• Dataset:
○ ○ ○ ○

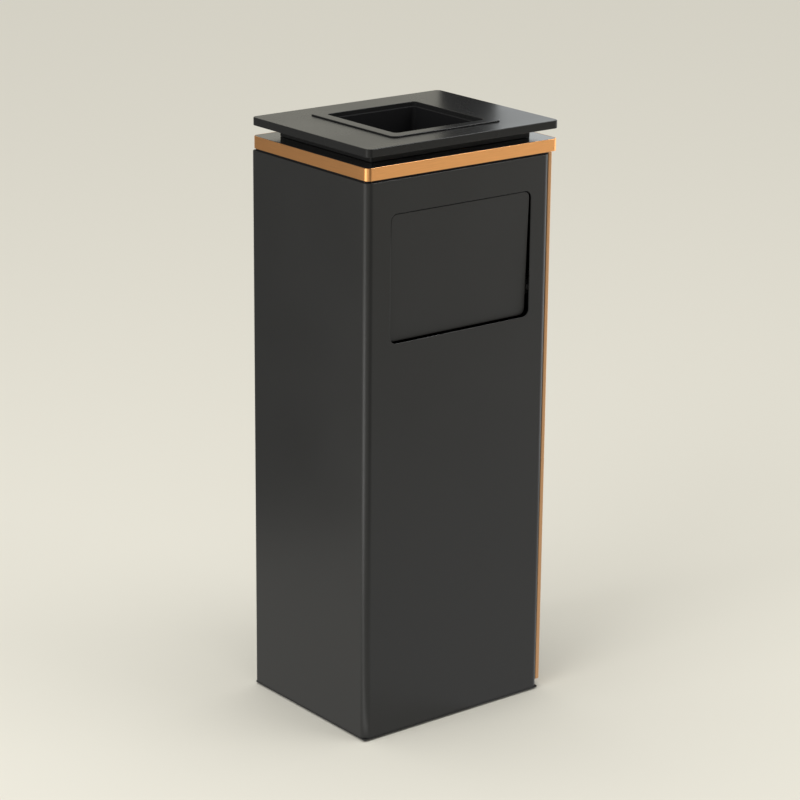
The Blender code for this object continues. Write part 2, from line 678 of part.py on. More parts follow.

○ ○ ○ ○

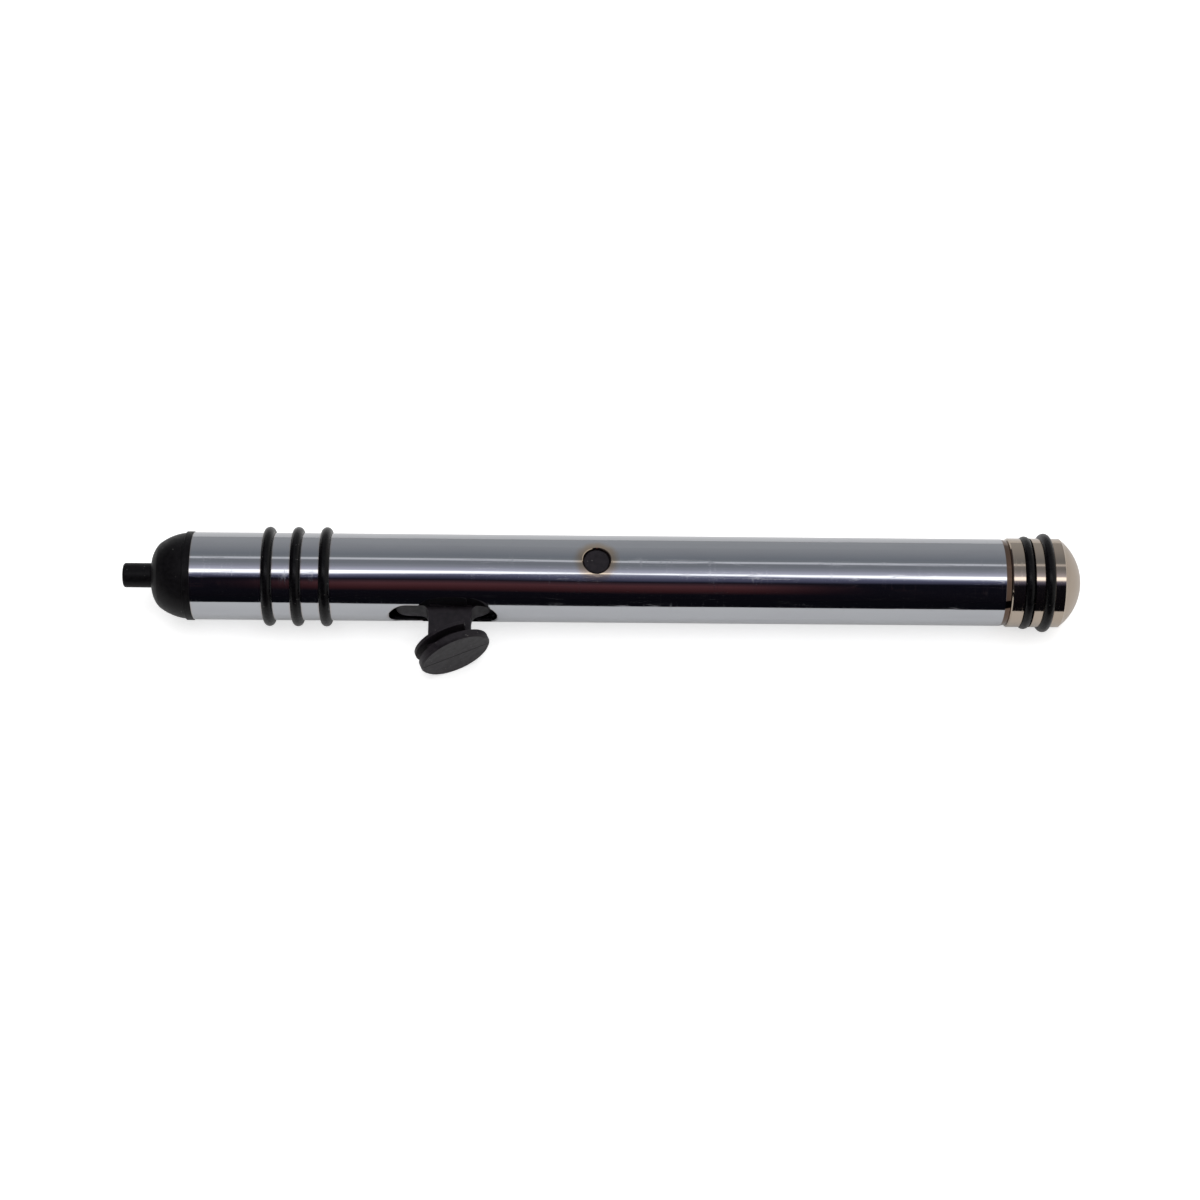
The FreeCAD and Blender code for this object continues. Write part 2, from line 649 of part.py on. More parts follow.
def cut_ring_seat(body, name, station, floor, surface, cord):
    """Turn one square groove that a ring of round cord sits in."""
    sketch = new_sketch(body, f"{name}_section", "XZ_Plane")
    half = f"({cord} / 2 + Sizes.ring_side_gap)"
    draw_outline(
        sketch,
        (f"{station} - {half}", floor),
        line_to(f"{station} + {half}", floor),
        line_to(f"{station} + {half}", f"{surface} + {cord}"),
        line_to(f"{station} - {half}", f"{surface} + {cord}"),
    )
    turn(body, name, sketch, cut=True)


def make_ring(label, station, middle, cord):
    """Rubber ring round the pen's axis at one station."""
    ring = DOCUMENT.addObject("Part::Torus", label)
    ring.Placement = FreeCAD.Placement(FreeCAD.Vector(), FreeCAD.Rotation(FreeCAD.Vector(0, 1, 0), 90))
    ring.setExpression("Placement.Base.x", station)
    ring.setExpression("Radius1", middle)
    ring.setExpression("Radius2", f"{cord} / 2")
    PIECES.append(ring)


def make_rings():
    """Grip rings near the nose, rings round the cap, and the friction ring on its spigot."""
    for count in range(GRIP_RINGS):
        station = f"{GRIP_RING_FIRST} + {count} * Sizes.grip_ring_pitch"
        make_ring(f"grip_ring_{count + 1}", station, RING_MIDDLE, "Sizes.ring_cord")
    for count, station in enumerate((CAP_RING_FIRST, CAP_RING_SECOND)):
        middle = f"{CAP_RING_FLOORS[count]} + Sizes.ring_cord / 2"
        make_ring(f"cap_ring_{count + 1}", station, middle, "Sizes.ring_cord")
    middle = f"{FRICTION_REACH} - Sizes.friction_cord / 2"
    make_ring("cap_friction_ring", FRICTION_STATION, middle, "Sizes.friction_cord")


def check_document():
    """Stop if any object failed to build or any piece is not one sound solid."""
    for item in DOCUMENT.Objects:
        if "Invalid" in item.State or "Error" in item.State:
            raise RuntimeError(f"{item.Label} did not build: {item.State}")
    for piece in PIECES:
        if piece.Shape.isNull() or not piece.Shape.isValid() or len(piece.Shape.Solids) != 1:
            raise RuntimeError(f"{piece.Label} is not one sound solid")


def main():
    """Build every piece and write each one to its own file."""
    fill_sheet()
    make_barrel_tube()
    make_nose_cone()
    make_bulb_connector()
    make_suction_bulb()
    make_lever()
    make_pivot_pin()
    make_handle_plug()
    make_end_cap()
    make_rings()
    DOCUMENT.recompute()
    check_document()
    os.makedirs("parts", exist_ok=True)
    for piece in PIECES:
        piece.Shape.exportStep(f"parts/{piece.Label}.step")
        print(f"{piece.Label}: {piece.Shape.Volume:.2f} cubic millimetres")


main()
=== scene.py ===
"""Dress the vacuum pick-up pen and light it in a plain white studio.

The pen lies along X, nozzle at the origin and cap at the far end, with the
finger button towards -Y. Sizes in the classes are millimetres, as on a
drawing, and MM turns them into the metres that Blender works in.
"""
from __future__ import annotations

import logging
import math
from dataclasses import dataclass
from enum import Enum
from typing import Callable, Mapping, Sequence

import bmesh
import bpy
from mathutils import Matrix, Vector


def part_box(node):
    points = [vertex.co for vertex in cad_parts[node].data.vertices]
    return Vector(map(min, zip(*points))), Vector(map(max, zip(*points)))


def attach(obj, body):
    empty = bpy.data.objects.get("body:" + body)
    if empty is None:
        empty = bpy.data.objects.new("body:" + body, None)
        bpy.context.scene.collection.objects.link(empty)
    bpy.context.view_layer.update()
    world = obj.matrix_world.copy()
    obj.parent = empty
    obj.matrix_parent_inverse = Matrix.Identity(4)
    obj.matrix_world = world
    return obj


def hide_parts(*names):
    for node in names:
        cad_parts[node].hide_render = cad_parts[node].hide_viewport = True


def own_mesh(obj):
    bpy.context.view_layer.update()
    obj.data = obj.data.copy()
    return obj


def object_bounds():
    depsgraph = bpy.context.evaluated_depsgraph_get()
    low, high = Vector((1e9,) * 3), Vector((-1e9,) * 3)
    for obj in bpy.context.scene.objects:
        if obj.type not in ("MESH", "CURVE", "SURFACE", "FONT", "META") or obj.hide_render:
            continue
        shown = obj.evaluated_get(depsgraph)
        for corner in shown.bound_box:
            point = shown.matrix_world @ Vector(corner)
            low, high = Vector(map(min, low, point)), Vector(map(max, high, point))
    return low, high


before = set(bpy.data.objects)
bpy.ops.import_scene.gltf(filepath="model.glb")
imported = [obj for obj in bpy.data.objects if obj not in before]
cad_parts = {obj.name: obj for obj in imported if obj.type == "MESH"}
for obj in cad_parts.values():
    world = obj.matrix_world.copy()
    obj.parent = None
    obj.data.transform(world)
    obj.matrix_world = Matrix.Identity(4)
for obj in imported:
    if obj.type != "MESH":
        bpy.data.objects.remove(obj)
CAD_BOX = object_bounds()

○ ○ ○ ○

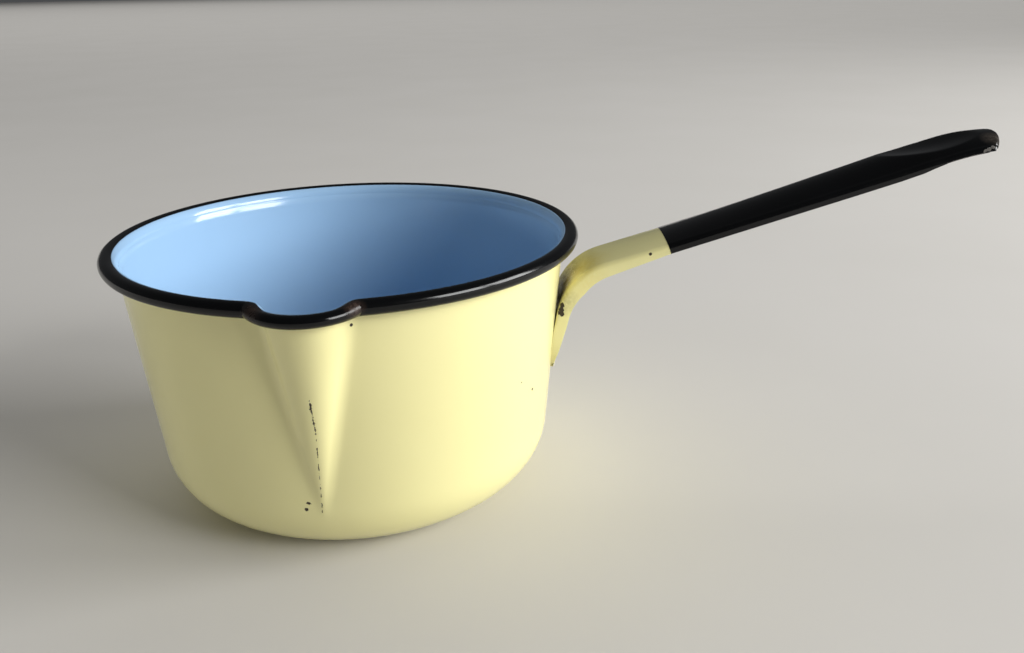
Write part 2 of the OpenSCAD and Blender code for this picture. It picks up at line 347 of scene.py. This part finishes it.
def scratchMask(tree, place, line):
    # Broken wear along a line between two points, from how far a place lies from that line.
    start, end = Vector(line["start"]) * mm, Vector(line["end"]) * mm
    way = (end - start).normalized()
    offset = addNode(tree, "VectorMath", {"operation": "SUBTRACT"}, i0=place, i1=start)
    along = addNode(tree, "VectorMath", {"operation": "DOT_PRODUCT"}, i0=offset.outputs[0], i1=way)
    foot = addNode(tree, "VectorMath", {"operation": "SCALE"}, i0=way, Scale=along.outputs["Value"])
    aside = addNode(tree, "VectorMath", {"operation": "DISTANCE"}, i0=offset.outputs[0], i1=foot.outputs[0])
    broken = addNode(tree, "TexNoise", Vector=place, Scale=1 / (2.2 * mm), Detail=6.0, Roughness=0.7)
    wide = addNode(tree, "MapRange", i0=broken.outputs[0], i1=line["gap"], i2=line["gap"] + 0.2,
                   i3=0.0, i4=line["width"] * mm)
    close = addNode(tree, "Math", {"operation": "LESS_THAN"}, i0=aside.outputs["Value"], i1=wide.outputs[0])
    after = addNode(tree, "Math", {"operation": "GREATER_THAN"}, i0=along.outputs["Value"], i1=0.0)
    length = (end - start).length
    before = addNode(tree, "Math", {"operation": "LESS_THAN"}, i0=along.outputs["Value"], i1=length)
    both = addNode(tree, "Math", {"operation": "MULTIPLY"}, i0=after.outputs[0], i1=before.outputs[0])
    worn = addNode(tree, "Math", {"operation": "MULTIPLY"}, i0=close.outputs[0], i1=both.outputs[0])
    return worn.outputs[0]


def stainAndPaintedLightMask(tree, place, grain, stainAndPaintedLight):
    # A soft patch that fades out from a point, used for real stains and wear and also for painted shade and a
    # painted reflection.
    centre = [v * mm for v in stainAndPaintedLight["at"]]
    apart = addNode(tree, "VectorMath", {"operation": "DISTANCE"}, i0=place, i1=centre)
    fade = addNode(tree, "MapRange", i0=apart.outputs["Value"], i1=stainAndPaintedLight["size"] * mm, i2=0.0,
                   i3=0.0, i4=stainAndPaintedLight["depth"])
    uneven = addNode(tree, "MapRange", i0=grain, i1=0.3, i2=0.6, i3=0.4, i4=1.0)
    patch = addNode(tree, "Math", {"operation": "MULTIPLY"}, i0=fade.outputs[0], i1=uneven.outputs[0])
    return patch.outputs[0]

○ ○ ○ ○

Copy out precisely the lines that begin at the line containing "The FreeCAD and" and end at the line containing "turn(body, name, sketch, cut=True)", including both; write nothing else.

• The output:
The FreeCAD and Blender code for this object continues. Write part 2, from line 649 of part.py on. More parts follow.
def cut_ring_seat(body, name, station, floor, surface, cord):
    """Turn one square groove that a ring of round cord sits in."""
    sketch = new_sketch(body, f"{name}_section", "XZ_Plane")
    half = f"({cord} / 2 + Sizes.ring_side_gap)"
    draw_outline(
        sketch,
        (f"{station} - {half}", floor),
        line_to(f"{station} + {half}", floor),
        line_to(f"{station} + {half}", f"{surface} + {cord}"),
        line_to(f"{station} - {half}", f"{surface} + {cord}"),
    )
    turn(body, name, sketch, cut=True)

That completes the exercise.